1. **Shard format + manifest** in `dataset.py`: write/read `shards/*.jsonl.zst` +
   `manifest.json`; dedup-across-shards on build; provenance per shard.
2. **Streaming `.zst` dataloader** in `train.py`: read shards, apply per-source weights
   and eval-bucket balancing.
3. **Self-play generator** in `src/`: NNUEBot/Stockfish self-play → positions → local
   Stockfish label → new shard. This is the scaling engine.
4. **`dataset_sync.py`**: `push` (rclone→Drive or Gitea upload) / `pull` (cache-aware).

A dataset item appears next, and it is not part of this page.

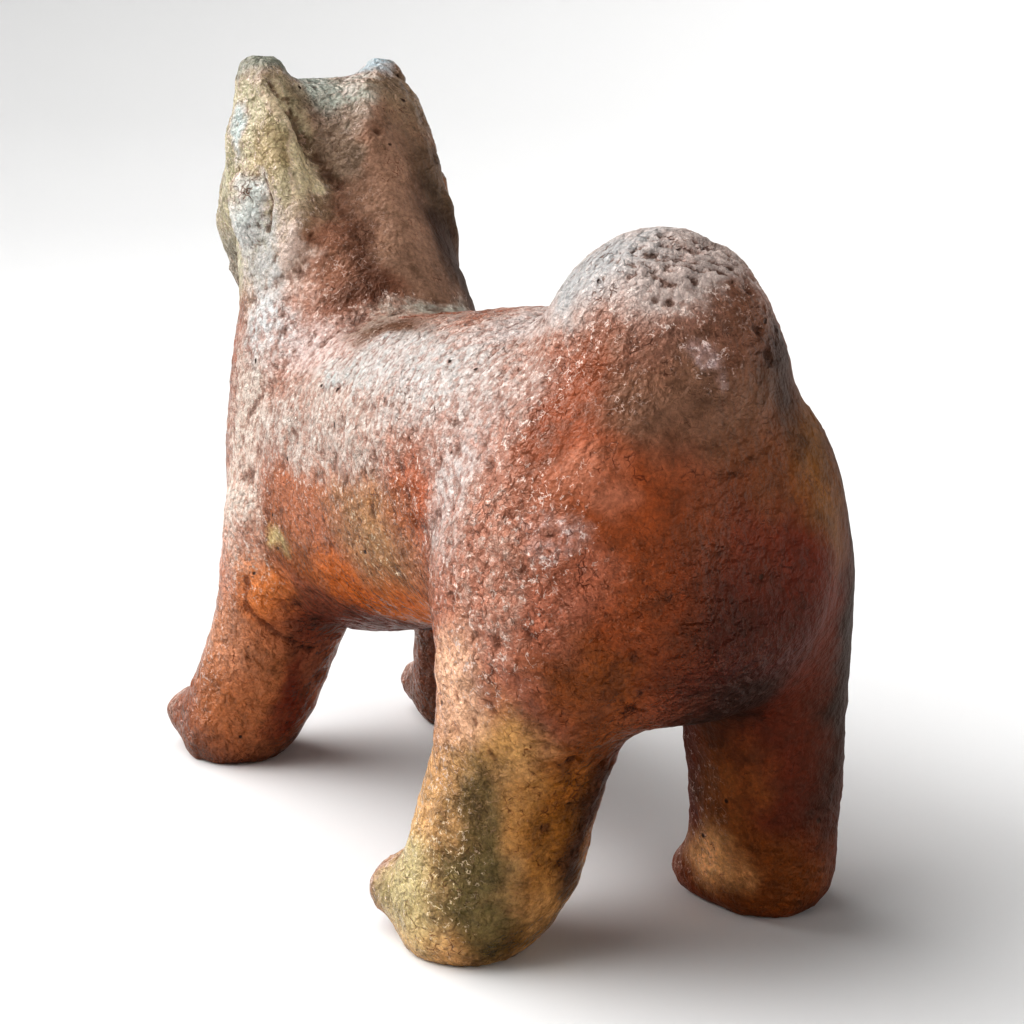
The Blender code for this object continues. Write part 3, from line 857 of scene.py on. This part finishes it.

5. **Notebook rewrite**: ephemeral clone, single sync cell, weighted streaming loader.
6. Wire `lichess_importer.py` as the backbone shard source.

## Open decisions

- **Transfer backend** — rclone→Drive (easiest, recommended) vs Gitea releases (hard
  versioning).
- **Self-play opponent** — NNUEBot vs itself (own distribution) vs vs-Stockfish
  (stronger, more decisive games). Likely a mix.
- **Backbone/self-play ratio** — start ~60/30/10 (lichess/selfplay/tactical), tune by
  measured strength.
- **Shard size** — 50k vs 100k positions/shard (transfer granularity vs file count).